Social host liability and dram shop liability are both laws that cover third-party liability claims. In the case of dram shop liability, alcohol vendors who either serve alcohol to a minor at all or continue serving alcohol to an adult who is clearly over-intoxicated (slurred speech, trouble walking), can be held liable through a personal injury lawsuit if the minor or adult they served alcohol to injures others while intoxicated.

For example, if the minor or adult leaves the bar or restaurant where they were served alcohol and causes a car accident that injures others, those who were injured may be able to file a dram shop lawsuit against the restaurant or bar for serving alcohol to a minor or for continuing to serve alcohol to an adult who was obviously over-intoxicated. (This would be in addition to criminal charges the vendor could face for serving alcohol to a minor. Also, the minor or adult who caused the accident could possibly face criminal charges for drinking and driving and a civil lawsuit for causing the accident that injured the victims.)

Unlike dram shop liability, social host liability never involves a licensed alcohol vendor. Instead, social host liability involves private party hosts, like family members, friends, or co-workers hosting parties for other family members, friends, and co-workers. In addition, in Washington, social host liability only includes incidents where a social host served alcohol to a minor. For the most part, in Washington, a social host cannot be held liable for continuing to serve alcohol to an adult guest who is over-intoxicated and later causes an accident that injures others.

An example of social host liability would be if an adult friend or family member named Derek was hosting a party and a friend or family member under 21 named Alice, who was attending the gathering, was allowed to drink alcohol.

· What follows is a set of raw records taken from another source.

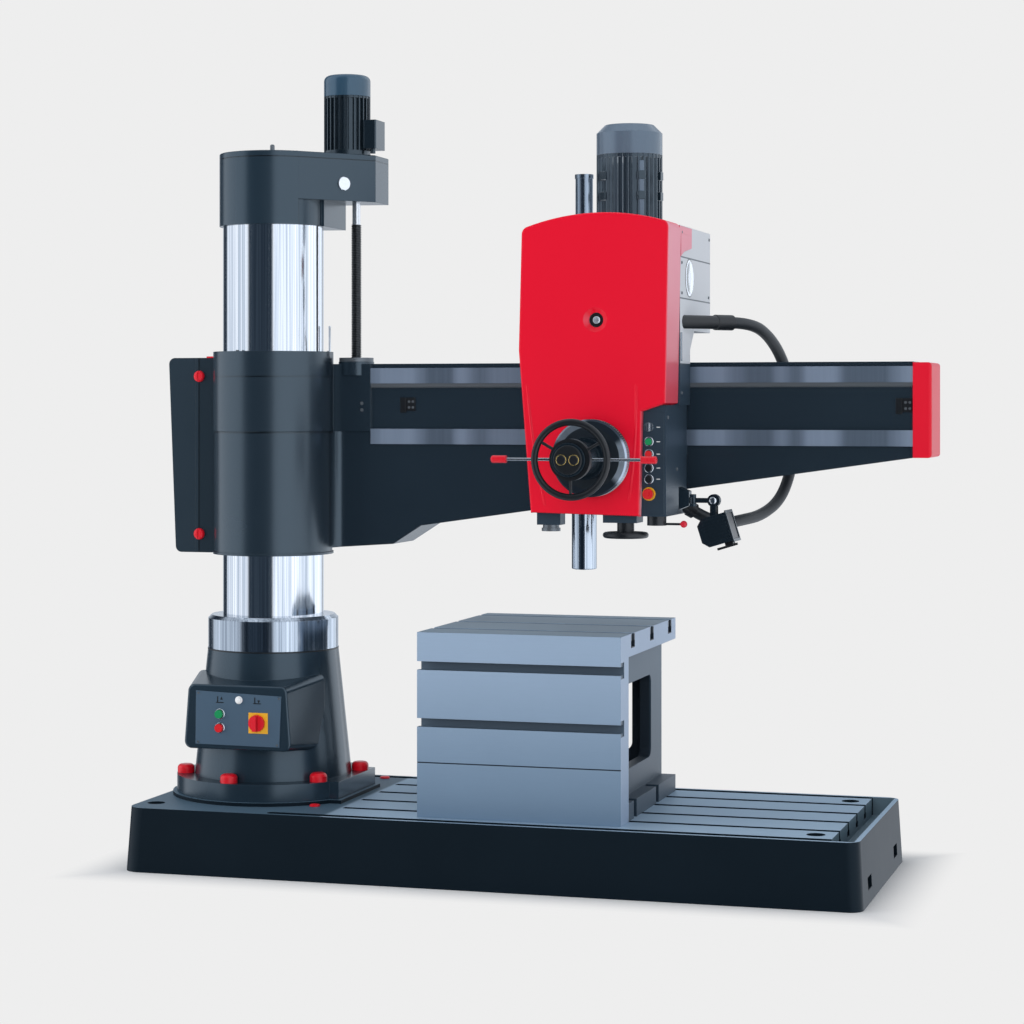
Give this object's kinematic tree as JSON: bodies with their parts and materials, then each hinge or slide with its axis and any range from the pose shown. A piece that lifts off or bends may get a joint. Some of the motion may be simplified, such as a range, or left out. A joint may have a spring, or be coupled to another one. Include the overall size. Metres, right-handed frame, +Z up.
{
  "type": "radial arm drill",
  "caption": "Floor-standing radial arm drill: slotted base, round column, lifting and swinging arm, sliding drill head with feed hub, and box table.",
  "frame": {"origin": "centre of the base's footprint, on the floor", "axes": "+X along the base and the arm, away from the column; +Y to the back; +Z up"},
  "size_m": [2.6721, 1.08, 2.715],
  "materials": {
    "dark_paint": "semi-gloss graphite paint",
    "grey_paint": "satin slate-grey paint",
    "table_paint": "planed cast iron with a blue-grey tint",
    "black_paint": "satin black paint",
    "plate": "brushed plate",
    "panel": "satin panel",
    "red_cap": "gloss red cap",
    "red_cover": "gloss red moulded cover",
    "red_plastic": "gloss red plastic",
    "red_button": "gloss red button",
    "green_button": "gloss green button",
    "black_button": "gloss black button",
    "black_plastic": "moulded black plastic",
    "steel": "ground steel",
    "dark_steel": "oiled dark steel",
    "rail_steel": "ground guide way",
    "chrome_steel": "hard-chromed and polished",
    "bronze": "bearing bronze",
    "guard": "dark drawn tube",
    "dial": "satin dial",
    "lever": "plated rod with a red grip",
    "hose_rubber": "ribbed black hose"
  },
  "bodies": {
    "base": {"base_casting": "dark_paint", "pedestal_casting": "grey_paint", "pedestal_plate": "plate", "pedestal_bolts": "red_cap", "inner_column": "steel", "column_bearings": "bronze", "box_table": "table_paint"},
    "main_switch": {"main_switch_knob": "red_plastic"},
    "pedestal_start": {"pedestal_start_button": "green_button"},
    "pedestal_stop": {"pedestal_stop_button": "red_button"},
    "column": {"outer_column": "chrome_steel", "column_ring": "steel", "cap_housing": "grey_paint", "cap_cover": "grey_paint", "lift_motor_body": "black_paint", "lift_motor_cowl": "black_paint", "lift_terminal_box": "black_paint"},
    "lead_screw": {"lead_screw": "dark_steel"},
    "arm": {"arm_casting": "dark_paint", "arm_upper_rail": "rail_steel", "arm_lower_rail": "rail_steel", "traverse_rack": "steel", "arm_end_cap": "red_cover", "lift_nut": "bronze", "cabinet_box": "grey_paint"},
    "cabinet_door": {"cabinet_door": "grey_paint"},
    "cabinet_upper_knob": {"cabinet_upper_knob": "red_plastic"},
    "cabinet_lower_knob": {"cabinet_lower_knob": "red_plastic"},
    "head": {"head_casting": "grey_paint", "front_cover": "red_cover", "panel_plate": "panel", "quill_guard_tube": "guard", "main_motor_body": "black_paint", "main_motor_cowl": "black_paint", "hub_button_post": "black_plastic", "lamp_bracket": "dark_paint", "hose_fittings": "black_plastic", "hose": "hose_rubber"},
    "motor_rotor": {"main_motor_rotor": "steel"},
    "quill": {"quill": "chrome_steel"},
    "spindle": {"spindle": "steel"},
    "feed_hub": {"feed_hub": "black_paint", "feed_dial": "dial"},
    "feed_lever_left": {"feed_lever_left": "lever"},
    "feed_lever_right": {"feed_lever_right": "lever"},
    "handwheel": {"traverse_handwheel": "black_plastic"},
    "hub_clamp_button": {"hub_clamp_button": "black_button"},
    "hub_release_button": {"hub_release_button": "black_button"},
    "panel_selector": {"panel_selector": "black_button"},
    "panel_start": {"panel_start_button": "green_button"},
    "panel_stop": {"panel_stop_button": "red_button"},
    "panel_up": {"panel_up_button": "black_button"},
    "panel_down": {"panel_down_button": "black_button"},
    "emergency_stop": {"emergency_stop": "red_button"},
    "fine_feed": {"fine_feed_handwheel": "black_plastic"},
    "speed_knob": {"speed_knob": "dark_steel"},
    "control_lever": {"control_lever": "black_paint"},
    "lamp_arm": {"lamp_arm": "black_paint"},
    "lamp_head": {"lamp_head": "black_paint"}
  },
  "joints": [
    {"name": "column_swing", "type": "hinge", "parent": "base", "child": "column", "pos_m": [-0.887, 0, 0.734], "axis": [0, 0, 1], "range_deg": [-180, 180]},
    {"name": "arm_lift", "type": "slide", "parent": "column", "child": "arm", "axis": [0, 0, 1], "range_m": [0, 0.423]},
    {"name": "lead_screw_turn", "type": "hinge", "parent": "column", "child": "lead_screw", "pos_m": [-0.616, 0.1, 2], "axis": [0, 0, 1], "continuous": true},
    {"name": "head_travel", "type": "slide", "parent": "arm", "child": "head", "axis": [1, 0, 0], "range_m": [-0.596, 0.654]},
    {"name": "handwheel_turn", "type": "hinge", "parent": "head", "child": "handwheel", "pos_m": [0.3365, -0.556, 1.3886], "axis": [0, -1, 0], "continuous": true},
    {"name": "quill_feed", "type": "slide", "parent": "head", "child": "quill", "axis": [0, 0, -1], "range_m": [-0.13, 0.185]},
    {"name": "spindle_turn", "type": "hinge", "parent": "quill", "child": "spindle", "pos_m": [0.234, 0, 1.01], "axis": [0, 0, 1], "continuous": true},
    {"name": "motor_turn", "type": "hinge", "parent": "head", "child": "motor_rotor", "pos_m": [0.377, 0.055, 2.25], "axis": [0, 0, 1], "continuous": true},
    {"name": "feed_hub_turn", "type": "hinge", "parent": "head", "child": "feed_hub", "pos_m": [0.3365, -0.45, 1.3886], "axis": [0, -1, 0], "range_deg": [-384, 545]},
    {"name": "feed_lever_left_pull", "type": "hinge", "parent": "feed_hub", "child": "feed_lever_left", "pos_m": [0.2985, -0.522, 1.3886], "axis": [0, 0, 1], "range_deg": [0, 6]},
    {"name": "feed_lever_right_pull", "type": "hinge", "parent": "feed_hub", "child": "feed_lever_right", "pos_m": [0.3745, -0.522, 1.3886], "axis": [0, 0, -1], "range_deg": [0, 6]},
    {"name": "main_switch_turn", "type": "hinge", "parent": "base", "child": "main_switch", "pos_m": [-0.821, -0.311, 0.49], "axis": [0, -1, 0], "range_deg": [0, 90]},
    {"name": "pedestal_start_press", "type": "slide", "parent": "base", "child": "pedestal_start", "axis": [0, 1, 0], "range_m": [0, 0.004], "stiffness_N_per_m": 400, "springref_m": -0.001},
    {"name": "pedestal_stop_press", "type": "slide", "parent": "base", "child": "pedestal_stop", "axis": [0, 1, 0], "range_m": [0, 0.004], "stiffness_N_per_m": 400, "springref_m": -0.001},
    {"name": "cabinet_door_swing", "type": "hinge", "parent": "arm", "child": "cabinet_door", "pos_m": [-1.182, 0.3863, 1.384], "axis": [0, 0, 1], "range_deg": [-110, 0]},
    {"name": "cabinet_upper_latch", "type": "hinge", "parent": "arm", "child": "cabinet_upper_knob", "pos_m": [-1.166, 0, 1.661], "axis": [0, -1, 0], "range_deg": [0, 90]},
    {"name": "cabinet_lower_latch", "type": "hinge", "parent": "arm", "child": "cabinet_lower_knob", "pos_m": [-1.166, 0, 1.107], "axis": [0, -1, 0], "range_deg": [0, 90]},
    {"name": "hub_clamp_press", "type": "slide", "parent": "head", "child": "hub_clamp_button", "axis": [0, 1, 0], "range_m": [0, 0.003], "stiffness_N_per_m": 400, "springref_m": -0.001},
    {"name": "hub_release_press", "type": "slide", "parent": "head", "child": "hub_release_button", "axis": [0, 1, 0], "range_m": [0, 0.003], "stiffness_N_per_m": 400, "springref_m": -0.001},
    {"name": "panel_selector_turn", "type": "hinge", "parent": "head", "child": "panel_selector", "pos_m": [0.519, -0.259, 1.489], "axis": [0, -1, 0], "range_deg": [-45, 45]},
    {"name": "panel_start_press", "type": "slide", "parent": "head", "child": "panel_start", "axis": [0, 1, 0], "range_m": [0, 0.004], "stiffness_N_per_m": 400, "springref_m": -0.001},
    {"name": "panel_stop_press", "type": "slide", "parent": "head", "child": "panel_stop", "axis": [0, 1, 0], "range_m": [0, 0.004], "stiffness_N_per_m": 400, "springref_m": -0.001},
    {"name": "panel_up_press", "type": "slide", "parent": "head", "child": "panel_up", "axis": [0, 1, 0], "range_m": [0, 0.004], "stiffness_N_per_m": 400, "springref_m": -0.001},
    {"name": "panel_down_press", "type": "slide", "parent": "head", "child": "panel_down", "axis": [0, 1, 0], "range_m": [0, 0.004], "stiffness_N_per_m": 400, "springref_m": -0.001},
    {"name": "emergency_stop_press", "type": "slide", "parent": "head", "child": "emergency_stop", "axis": [0, 1, 0], "range_m": [0, 0.004], "stiffness_N_per_m": 400, "springref_m": -0.001},
    {"name": "fine_feed_turn", "type": "hinge", "parent": "head", "child": "fine_feed", "pos_m": [0.427, -0.2, 1.133], "axis": [0, 0, 1], "continuous": true},
    {"name": "speed_knob_turn", "type": "hinge", "parent": "head", "child": "speed_knob", "pos_m": [0.174, -0.2, 1.156], "axis": [0, 0, 1], "range_deg": [-135, 135]},
    {"name": "control_lever_turn", "type": "hinge", "parent": "head", "child": "control_lever", "pos_m": [0.531, -0.2, 1.184], "axis": [0, 0, 1], "range_deg": [-30, 30]},
    {"name": "lamp_swing", "type": "hinge", "parent": "head", "child": "lamp_arm", "pos_m": [0.62, -0.052, 1.246], "axis": [0, 0, 1], "range_deg": [-30, 0]},
    {"name": "lamp_tilt", "type": "hinge", "parent": "lamp_arm", "child": "lamp_head", "pos_m": [0.69, -0.052, 1.246], "axis": [0, 1, 0], "range_deg": [-30, 10]}
  ],
  "couplings": [
    {"joint": "lead_screw_turn", "follows": "arm_lift", "rad_per_m": 1047.2},
    {"joint": "handwheel_turn", "follows": "head_travel", "rad_per_m": 62.832},
    {"joint": "feed_hub_turn", "follows": "quill_feed", "rad_per_m": 51.291},
    {"joint": "feed_lever_right_pull", "follows": "feed_lever_left_pull", "ratio": 1}
  ]
}
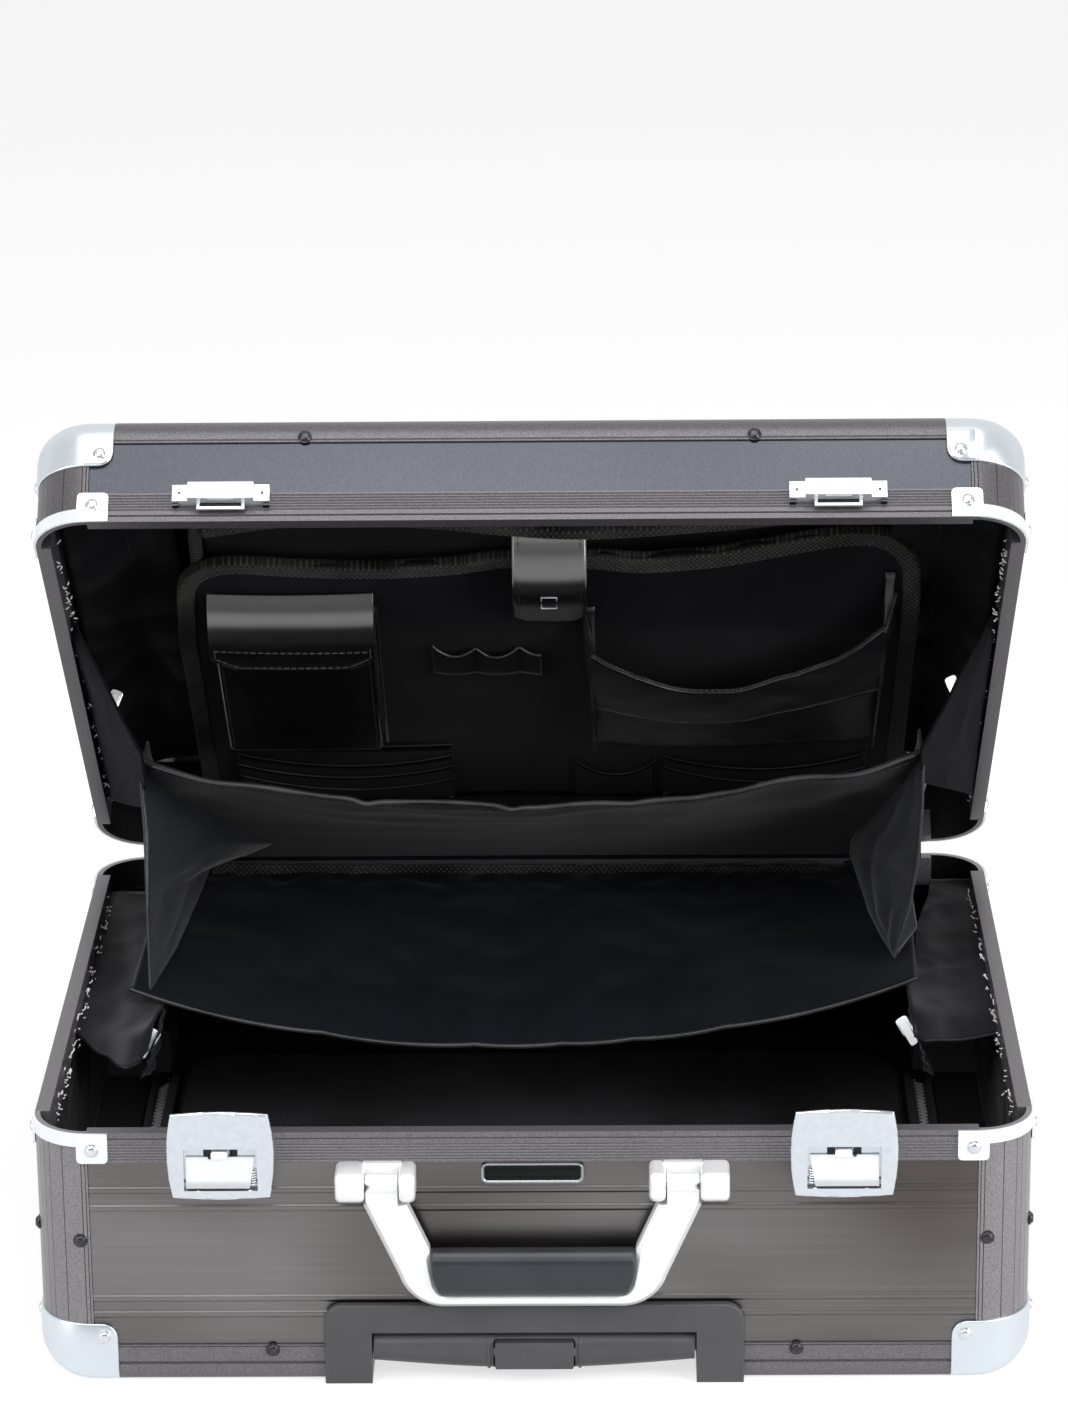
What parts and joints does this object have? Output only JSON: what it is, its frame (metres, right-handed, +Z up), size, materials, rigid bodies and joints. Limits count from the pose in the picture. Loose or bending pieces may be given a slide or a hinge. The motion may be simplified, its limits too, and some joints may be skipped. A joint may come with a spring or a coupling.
{
  "type": "rolling briefcase",
  "caption": "Hard metal briefcase with rounded riveted corners, open lid organiser, hanging cloth pocket, carrying handle, spring latches, pull-out trolley handle and wheels.",
  "frame": {"origin": "middle of the bottom panel's outer face, which the case lies on", "axes": "+X across the width, towards the latch on the viewer's right; -Y towards the carrying handle; +Z up, away from the bottom panel"},
  "size_m": [0.475, 0.4189, 0.4284],
  "materials": {
    "profile_grey": "satin anodised",
    "panel_grey": "satin anodised",
    "satin_silver": "satin",
    "polished_metal": "polished",
    "steel": "brushed",
    "dark_rivet": "satin",
    "charcoal_plastic": "fine texture",
    "black_rubber": "satin",
    "wheel_rubber": "matte",
    "lining_cloth": "matte weave",
    "pocket_cloth": "ribbed weave",
    "leatherette": "semi-gloss grain",
    "zip_black": "satin"
  },
  "bodies": {
    "base": {"base_front_panel": "panel_grey", "base_wall_panels": "panel_grey", "base_bottom_panel": "panel_grey", "base_edge_rails": "profile_grey", "base_corner_columns": "profile_grey", "base_ball_corners": "satin_silver", "base_rim_brackets": "satin_silver", "base_rivets": "satin_silver", "base_wall_lining": "lining_cloth", "base_floor_panel": "lining_cloth", "trolley_bezel": "charcoal_plastic", "trolley_outer_tubes": "steel", "trolley_tube_mounts": "charcoal_plastic", "wheel_housings": "charcoal_plastic", "stand_feet": "black_rubber", "hinge_base_leaves": "polished_metal", "pivot_pins": "steel", "latch_frames": "polished_metal", "bail_brackets": "satin_silver", "name_plate": "satin_silver", "bellows_lower_leaf": "pocket_cloth", "bellows_gussets": "pocket_cloth", "base_side_flaps": "pocket_cloth", "base_zip_chains": "zip_black"},
    "lid": {"lid_top_panel": "panel_grey", "lid_wall_panels": "panel_grey", "lid_edge_rails": "profile_grey", "lid_corner_columns": "profile_grey", "lid_ball_corners": "satin_silver", "lid_rim_brackets": "satin_silver", "lid_rivets": "satin_silver", "lid_wall_lining": "lining_cloth", "hinge_lid_leaves": "polished_metal", "latch_keepers": "polished_metal", "lid_side_flaps": "pocket_cloth", "organiser_panel": "pocket_cloth", "organiser_strap": "leatherette", "phone_pocket": "leatherette", "document_pocket": "leatherette", "card_slots": "leatherette"},
    "divider_upper": {"bellows_upper_leaf": "pocket_cloth"},
    "phone_cover": {"phone_flap": "leatherette"},
    "left_flap": {"left_latch_flap": "satin_silver"},
    "right_flap": {"right_latch_flap": "satin_silver"},
    "left_hook": {"left_latch_hook": "polished_metal"},
    "right_hook": {"right_latch_hook": "polished_metal"},
    "bail": {"bail_frame": "polished_metal", "bail_grip": "black_rubber"},
    "trolley_middle": {"trolley_middle_tubes": "steel"},
    "trolley_inner": {"trolley_inner_tubes": "steel", "trolley_grip": "charcoal_plastic", "button_springs": "steel"},
    "release": {"release_button": "charcoal_plastic", "release_rods": "steel"},
    "left_roller": {"left_wheel": "wheel_rubber"},
    "right_roller": {"right_wheel": "wheel_rubber"},
    "left_slider": {"left_zip_slider": "polished_metal"},
    "right_slider": {"right_zip_slider": "polished_metal"}
  },
  "joints": [
    {"name": "lid_hinge", "type": "hinge", "parent": "base", "child": "lid", "pos_m": [0, 0.1893, 0.1284], "axis": [-1, 0, 0], "range_deg": [-45.4, 0], "deforming": ["bellows_gussets", "lid_side_flaps"]},
    {"name": "divider_fold", "type": "hinge", "parent": "base", "child": "divider_upper", "pos_m": [0, 0.1725, 0.132], "axis": [-1, 0, 0], "range_deg": [-37, 0]},
    {"name": "phone_flap_hinge", "type": "hinge", "parent": "lid", "child": "phone_cover", "pos_m": [0, 0.03592, 0.31955], "axis": [-1, 0, 0], "range_deg": [0, 90]},
    {"name": "left_flap_hinge", "type": "hinge", "parent": "base", "child": "left_flap", "pos_m": [-0.1453, -0.1892, 0.105], "axis": [1, 0, 0], "range_deg": [0, 38], "stiffness_Nm_per_rad": 0.02, "springref_deg": -11.46},
    {"name": "right_flap_hinge", "type": "hinge", "parent": "base", "child": "right_flap", "pos_m": [0.1453, -0.1892, 0.105], "axis": [1, 0, 0], "range_deg": [0, 38], "stiffness_Nm_per_rad": 0.02, "springref_deg": -11.46},
    {"name": "left_hook_pivot", "type": "hinge", "parent": "base", "child": "left_hook", "pos_m": [-0.1453, -0.1865, 0.11], "axis": [-1, 0, 0], "range_deg": [0, 5], "stiffness_Nm_per_rad": 0.01, "springref_deg": -5.73},
    {"name": "right_hook_pivot", "type": "hinge", "parent": "base", "child": "right_hook", "pos_m": [0.1453, -0.1865, 0.11], "axis": [-1, 0, 0], "range_deg": [0, 5], "stiffness_Nm_per_rad": 0.01, "springref_deg": -5.73},
    {"name": "bail_pivot", "type": "hinge", "parent": "base", "child": "bail", "pos_m": [0, -0.191, 0.106], "axis": [-1, 0, 0], "range_deg": [0, 95]},
    {"name": "trolley_middle_slide", "type": "slide", "parent": "base", "child": "trolley_middle", "axis": [0, -1, 0], "range_m": [0, 0.25]},
    {"name": "trolley_inner_slide", "type": "slide", "parent": "trolley_middle", "child": "trolley_inner", "axis": [0, -1, 0], "range_m": [0, 0.25]},
    {"name": "release_slide", "type": "slide", "parent": "trolley_inner", "child": "release", "axis": [0, 1, 0], "range_m": [0, 0.0025], "stiffness_N_per_m": 900, "springref_m": -0.003, "deforming": ["button_springs"]},
    {"name": "left_wheel_spin", "type": "hinge", "parent": "base", "child": "left_roller", "pos_m": [-0.2122, 0.1755, 0.025], "axis": [1, 0, 0], "continuous": true},
    {"name": "right_wheel_spin", "type": "hinge", "parent": "base", "child": "right_roller", "pos_m": [0.2122, 0.1755, 0.025], "axis": [1, 0, 0], "continuous": true},
    {"name": "left_zip_run", "type": "slide", "parent": "base", "child": "left_slider", "axis": [0, -1, 0], "range_m": [0, 0.09]},
    {"name": "right_zip_run", "type": "slide", "parent": "base", "child": "right_slider", "axis": [0, -1, 0], "range_m": [0, 0.09]}
  ],
  "couplings": [
    {"joint": "divider_fold", "follows": "lid_hinge", "ratio": 0.815}
  ]
}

If Alice then goes on to injure someone in a car accident after leaving the party, or even causes some other type of injury accident, such as accidentally causing someone to fall and hurt themselves while still at the party, then the person or people Alice injured may be able to file a social host liability lawsuit against Derek. (This would be in addition to possibly being able to file a personal injury lawsuit against Alice for injuring them, criminal charges Alice might face for driving while intoxicated, and criminal charges Derek could face for serving alcohol to a minor.)

Tips for Keeping Party Guests Safe

For anyone who hosts a gathering of any kind, one of the top priorities should be keeping everyone safe throughout the event as best you can and doing everything possible to make sure everybody gets back home safely after they leave. This is no easy task. To make it a little less difficult, here are a few tips for how to keep party guests safe at your next gathering:

  • Get a professional bartender – Professional bartenders are usually trained to recognize when someone has had too much to drink and are more likely to stop serving people who are too intoxicated before things get out of hand.
  • Don’t pressure a party guest to drink – Peer pressure is powerful and can lead to overconsumption of alcohol in certain situations. An example of peer pressure in this case can be directly and/or repeatedly encouraging someone to have a drink (especially if they initially decline). Other examples can include doing things that are traditionally seen as “just being a good host,” like rushing to refill a guest’s drink after they finish it or serving someone alcohol even though they appear to be too intoxicated to have another drink just because they requested a refill.
  • Cut off drinking near the end of the festivities – As the party is winding down, or even a little before that, stop serving alcohol and begin serving water, soda, tea, and coffee, so that guests can sober up before they leave.
  • Know how your state handles social host liability – Laws vary from state to state. Whatever state your party is happening in, research whether there are social host liability laws in that state, and if the state has dram shop or social host liability laws, research what they are and how they could impact you and your guests if you host a gathering.
  • If possible, make sure your guests have a designated driver – You and your guests planning to have designated drivers can save everyone involved a lot of headaches and lead to a safer time for all. Reach out to your guests prior to the party and ask them to choose designated drivers from amongst the group who will not drink during the event so that they will be sober and able to drive guests who have been drinking home after the party.
  • Serve food and have non-alcoholic beverage options – Eating food and drinking water or other types of non-alcoholic drinks can help prevent people from drinking too much alcohol and/or getting too intoxicated from the alcoholic beverages they drink.
  • Call a ride for guests who shouldn’t drive – If a party guest is drunk or even just tired, call them a cab, get them a ride from a sober guest, order them a ride from a rideshare service, drive them home yourself, or even let them sleep at your place for the evening. Bottom line, do everything you can to keep them from driving drunk or driving drowsy.
  • Limit how much you and any co-hosts drink – If you and/or your fellow hosts are drunk, you will not be able to properly judge if any of your guests are too drunk to drive.
  • Avoid holding the gathering at your home if possible – If you have your party at a bar or restaurant that has a liquor license, it can help limit your social host liability regarding alcohol-related incidents involving your guests.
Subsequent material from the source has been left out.